Audits in this category roll into this hub as they pass the quality gate. Browse the full audit library while it fills, or grade your own ad.

07

Frequently asked questions.

What counts as a booking-platforms audit?

Any audit where the advertiser is an OTA, metasearch surface, or fare-prediction brand selling inventory it does not directly operate. Expedia, Booking.com, Priceline, Kayak, Skyscanner, Trivago, Hopper, Going, and Google Travel all qualify. Hotel chains running their own direct-booking ads are graded in the hotels hub; airlines selling their own seats are graded in the airlines hub.

How do you score bundle-savings claims?

We score for offer continuity. A page that surfaces a sample bundle, a percentage anchor, or a comparison calculator above the fold keeps continuity. A page that hides the bundle math beneath a generic search hero loses, because the visitor's first scan does not confirm the claim. Bundle ads are unusually sensitive to above-the-fold proof.

Is hiding a price-prediction sample a message-match failure?

When the ad promised price prediction or a fare-alert system, yes. The page should show a sample prediction, an accuracy statistic, or a live alert preview above the fold.

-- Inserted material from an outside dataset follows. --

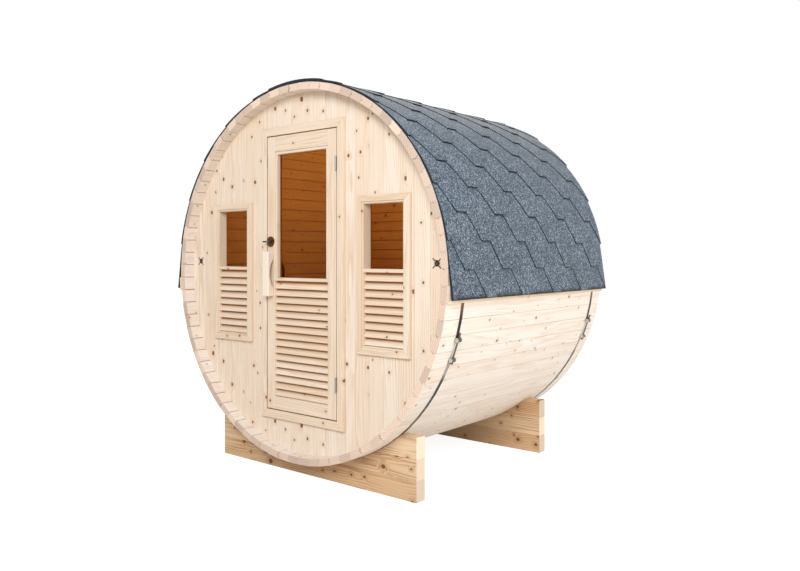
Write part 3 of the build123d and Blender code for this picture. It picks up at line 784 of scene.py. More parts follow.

App-install ads that defer all proof to a download CTA lose continuity because the visitor cannot evaluate the claim before being asked to install.

Does headline echo matter for OTAs on Meta?

Less than on Google, more than zero. Meta OTA ads carry intent through destination imagery and bundle framing more than through keyword echo. The page does not have to mirror the ad headline word-for-word, but it does have to confirm the single product the ad sold in the first viewport. Multi-product heroes fail this routinely.

Do you audit booking-platform loyalty programs?

Yes. Loyalty acquisition (Expedia One Key, Booking Genius, Hilton-via-Booking and similar) is audited against the persona the ad targets. An ad selling member-only prices that lands on a page where members and non-members see identical pricing loses on offer continuity. The persona is the audit, not the brand.